Everything in the listing should be restated word for word.

## begin

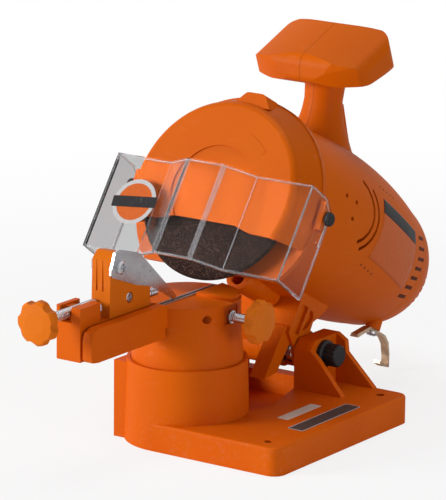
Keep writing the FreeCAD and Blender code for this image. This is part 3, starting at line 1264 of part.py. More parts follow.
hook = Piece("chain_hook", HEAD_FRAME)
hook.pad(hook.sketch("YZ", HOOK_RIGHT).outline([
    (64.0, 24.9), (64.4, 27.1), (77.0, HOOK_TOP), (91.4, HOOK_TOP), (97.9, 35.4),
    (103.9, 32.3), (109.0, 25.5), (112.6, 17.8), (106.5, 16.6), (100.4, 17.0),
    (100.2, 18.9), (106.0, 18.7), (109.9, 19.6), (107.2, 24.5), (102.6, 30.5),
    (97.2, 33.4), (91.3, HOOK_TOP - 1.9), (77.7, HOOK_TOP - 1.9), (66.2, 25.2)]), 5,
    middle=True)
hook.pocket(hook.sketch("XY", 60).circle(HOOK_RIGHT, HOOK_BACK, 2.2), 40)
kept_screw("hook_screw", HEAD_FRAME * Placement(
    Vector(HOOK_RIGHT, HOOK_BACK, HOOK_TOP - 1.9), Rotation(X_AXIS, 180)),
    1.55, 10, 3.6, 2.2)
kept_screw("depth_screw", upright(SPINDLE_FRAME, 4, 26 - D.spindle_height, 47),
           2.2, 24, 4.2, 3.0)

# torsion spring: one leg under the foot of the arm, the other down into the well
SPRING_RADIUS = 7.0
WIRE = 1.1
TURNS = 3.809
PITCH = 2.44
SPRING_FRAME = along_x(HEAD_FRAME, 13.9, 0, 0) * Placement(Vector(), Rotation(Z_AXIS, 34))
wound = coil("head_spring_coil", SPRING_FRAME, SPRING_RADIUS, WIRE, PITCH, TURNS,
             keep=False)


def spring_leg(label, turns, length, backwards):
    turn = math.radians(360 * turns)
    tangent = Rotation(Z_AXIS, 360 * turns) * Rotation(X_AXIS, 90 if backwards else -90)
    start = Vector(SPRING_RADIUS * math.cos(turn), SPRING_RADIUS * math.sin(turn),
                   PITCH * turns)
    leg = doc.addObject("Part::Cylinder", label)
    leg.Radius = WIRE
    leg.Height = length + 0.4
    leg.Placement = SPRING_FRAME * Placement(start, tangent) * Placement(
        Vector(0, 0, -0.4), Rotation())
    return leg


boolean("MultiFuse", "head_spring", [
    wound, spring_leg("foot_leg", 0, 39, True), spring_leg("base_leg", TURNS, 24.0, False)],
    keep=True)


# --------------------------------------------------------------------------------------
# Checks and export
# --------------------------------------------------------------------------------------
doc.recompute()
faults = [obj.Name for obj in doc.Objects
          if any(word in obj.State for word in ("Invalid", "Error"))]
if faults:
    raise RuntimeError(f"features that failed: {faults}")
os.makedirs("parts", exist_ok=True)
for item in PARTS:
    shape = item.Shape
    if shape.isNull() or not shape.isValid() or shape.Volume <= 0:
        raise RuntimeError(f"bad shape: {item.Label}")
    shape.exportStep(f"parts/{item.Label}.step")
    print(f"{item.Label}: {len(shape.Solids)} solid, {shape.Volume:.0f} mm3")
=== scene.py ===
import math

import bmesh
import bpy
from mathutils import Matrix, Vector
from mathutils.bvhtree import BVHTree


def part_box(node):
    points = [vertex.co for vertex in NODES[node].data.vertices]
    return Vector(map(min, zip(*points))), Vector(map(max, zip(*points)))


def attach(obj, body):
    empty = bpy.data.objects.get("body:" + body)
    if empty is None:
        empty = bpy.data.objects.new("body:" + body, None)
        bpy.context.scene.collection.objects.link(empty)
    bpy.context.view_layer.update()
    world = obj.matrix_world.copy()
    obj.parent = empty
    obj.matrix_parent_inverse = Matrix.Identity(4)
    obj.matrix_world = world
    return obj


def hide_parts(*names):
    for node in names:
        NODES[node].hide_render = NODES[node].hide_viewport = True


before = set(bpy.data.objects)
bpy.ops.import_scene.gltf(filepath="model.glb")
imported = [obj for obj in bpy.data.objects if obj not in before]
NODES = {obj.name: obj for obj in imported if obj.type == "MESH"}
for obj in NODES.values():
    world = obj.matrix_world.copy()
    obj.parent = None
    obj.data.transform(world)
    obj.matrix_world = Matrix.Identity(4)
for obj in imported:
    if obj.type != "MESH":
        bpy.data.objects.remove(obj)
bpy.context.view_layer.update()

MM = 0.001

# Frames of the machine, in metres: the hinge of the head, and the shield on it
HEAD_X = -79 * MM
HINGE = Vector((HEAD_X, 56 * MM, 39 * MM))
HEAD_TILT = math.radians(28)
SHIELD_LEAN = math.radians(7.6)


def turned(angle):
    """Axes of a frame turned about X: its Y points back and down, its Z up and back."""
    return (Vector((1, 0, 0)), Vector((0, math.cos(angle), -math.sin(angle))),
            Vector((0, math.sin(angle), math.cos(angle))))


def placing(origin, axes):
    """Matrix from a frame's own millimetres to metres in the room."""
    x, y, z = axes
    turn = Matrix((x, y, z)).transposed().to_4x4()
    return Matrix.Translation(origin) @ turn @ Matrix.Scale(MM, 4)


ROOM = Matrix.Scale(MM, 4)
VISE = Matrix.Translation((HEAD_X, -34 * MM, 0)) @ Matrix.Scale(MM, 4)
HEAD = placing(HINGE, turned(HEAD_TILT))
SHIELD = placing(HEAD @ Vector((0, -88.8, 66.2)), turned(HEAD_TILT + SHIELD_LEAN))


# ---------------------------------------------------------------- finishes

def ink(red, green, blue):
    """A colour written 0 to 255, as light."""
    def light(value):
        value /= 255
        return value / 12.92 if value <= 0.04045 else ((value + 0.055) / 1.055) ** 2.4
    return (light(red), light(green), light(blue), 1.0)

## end

Written answer:
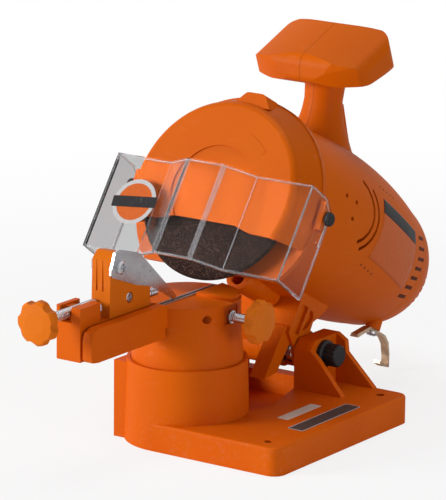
Keep writing the FreeCAD and Blender code for this image. This is part 3, starting at line 1264 of part.py. More parts follow.
hook = Piece("chain_hook", HEAD_FRAME)
hook.pad(hook.sketch("YZ", HOOK_RIGHT).outline([
    (64.0, 24.9), (64.4, 27.1), (77.0, HOOK_TOP), (91.4, HOOK_TOP), (97.9, 35.4),
    (103.9, 32.3), (109.0, 25.5), (112.6, 17.8), (106.5, 16.6), (100.4, 17.0),
    (100.2, 18.9), (106.0, 18.7), (109.9, 19.6), (107.2, 24.5), (102.6, 30.5),
    (97.2, 33.4), (91.3, HOOK_TOP - 1.9), (77.7, HOOK_TOP - 1.9), (66.2, 25.2)]), 5,
    middle=True)
hook.pocket(hook.sketch("XY", 60).circle(HOOK_RIGHT, HOOK_BACK, 2.2), 40)
kept_screw("hook_screw", HEAD_FRAME * Placement(
    Vector(HOOK_RIGHT, HOOK_BACK, HOOK_TOP - 1.9), Rotation(X_AXIS, 180)),
    1.55, 10, 3.6, 2.2)
kept_screw("depth_screw", upright(SPINDLE_FRAME, 4, 26 - D.spindle_height, 47),
           2.2, 24, 4.2, 3.0)

# torsion spring: one leg under the foot of the arm, the other down into the well
SPRING_RADIUS = 7.0
WIRE = 1.1
TURNS = 3.809
PITCH = 2.44
SPRING_FRAME = along_x(HEAD_FRAME, 13.9, 0, 0) * Placement(Vector(), Rotation(Z_AXIS, 34))
wound = coil("head_spring_coil", SPRING_FRAME, SPRING_RADIUS, WIRE, PITCH, TURNS,
             keep=False)


def spring_leg(label, turns, length, backwards):
    turn = math.radians(360 * turns)
    tangent = Rotation(Z_AXIS, 360 * turns) * Rotation(X_AXIS, 90 if backwards else -90)
    start = Vector(SPRING_RADIUS * math.cos(turn), SPRING_RADIUS * math.sin(turn),
                   PITCH * turns)
    leg = doc.addObject("Part::Cylinder", label)
    leg.Radius = WIRE
    leg.Height = length + 0.4
    leg.Placement = SPRING_FRAME * Placement(start, tangent) * Placement(
        Vector(0, 0, -0.4), Rotation())
    return leg


boolean("MultiFuse", "head_spring", [
    wound, spring_leg("foot_leg", 0, 39, True), spring_leg("base_leg", TURNS, 24.0, False)],
    keep=True)


# --------------------------------------------------------------------------------------
# Checks and export
# --------------------------------------------------------------------------------------
doc.recompute()
faults = [obj.Name for obj in doc.Objects
          if any(word in obj.State for word in ("Invalid", "Error"))]
if faults:
    raise RuntimeError(f"features that failed: {faults}")
os.makedirs("parts", exist_ok=True)
for item in PARTS:
    shape = item.Shape
    if shape.isNull() or not shape.isValid() or shape.Volume <= 0:
        raise RuntimeError(f"bad shape: {item.Label}")
    shape.exportStep(f"parts/{item.Label}.step")
    print(f"{item.Label}: {len(shape.Solids)} solid, {shape.Volume:.0f} mm3")
=== scene.py ===
import math

import bmesh
import bpy
from mathutils import Matrix, Vector
from mathutils.bvhtree import BVHTree


def part_box(node):
    points = [vertex.co for vertex in NODES[node].data.vertices]
    return Vector(map(min, zip(*points))), Vector(map(max, zip(*points)))


def attach(obj, body):
    empty = bpy.data.objects.get("body:" + body)
    if empty is None:
        empty = bpy.data.objects.new("body:" + body, None)
        bpy.context.scene.collection.objects.link(empty)
    bpy.context.view_layer.update()
    world = obj.matrix_world.copy()
    obj.parent = empty
    obj.matrix_parent_inverse = Matrix.Identity(4)
    obj.matrix_world = world
    return obj


def hide_parts(*names):
    for node in names:
        NODES[node].hide_render = NODES[node].hide_viewport = True


before = set(bpy.data.objects)
bpy.ops.import_scene.gltf(filepath="model.glb")
imported = [obj for obj in bpy.data.objects if obj not in before]
NODES = {obj.name: obj for obj in imported if obj.type == "MESH"}
for obj in NODES.values():
    world = obj.matrix_world.copy()
    obj.parent = None
    obj.data.transform(world)
    obj.matrix_world = Matrix.Identity(4)
for obj in imported:
    if obj.type != "MESH":
        bpy.data.objects.remove(obj)
bpy.context.view_layer.update()

MM = 0.001

# Frames of the machine, in metres: the hinge of the head, and the shield on it
HEAD_X = -79 * MM
HINGE = Vector((HEAD_X, 56 * MM, 39 * MM))
HEAD_TILT = math.radians(28)
SHIELD_LEAN = math.radians(7.6)


def turned(angle):
    """Axes of a frame turned about X: its Y points back and down, its Z up and back."""
    return (Vector((1, 0, 0)), Vector((0, math.cos(angle), -math.sin(angle))),
            Vector((0, math.sin(angle), math.cos(angle))))


def placing(origin, axes):
    """Matrix from a frame's own millimetres to metres in the room."""
    x, y, z = axes
    turn = Matrix((x, y, z)).transposed().to_4x4()
    return Matrix.Translation(origin) @ turn @ Matrix.Scale(MM, 4)


ROOM = Matrix.Scale(MM, 4)
VISE = Matrix.Translation((HEAD_X, -34 * MM, 0)) @ Matrix.Scale(MM, 4)
HEAD = placing(HINGE, turned(HEAD_TILT))
SHIELD = placing(HEAD @ Vector((0, -88.8, 66.2)), turned(HEAD_TILT + SHIELD_LEAN))


# ---------------------------------------------------------------- finishes

def ink(red, green, blue):
    """A colour written 0 to 255, as light."""
    def light(value):
        value /= 255
        return value / 12.92 if value <= 0.04045 else ((value + 0.055) / 1.055) ** 2.4
    return (light(red), light(green), light(blue), 1.0)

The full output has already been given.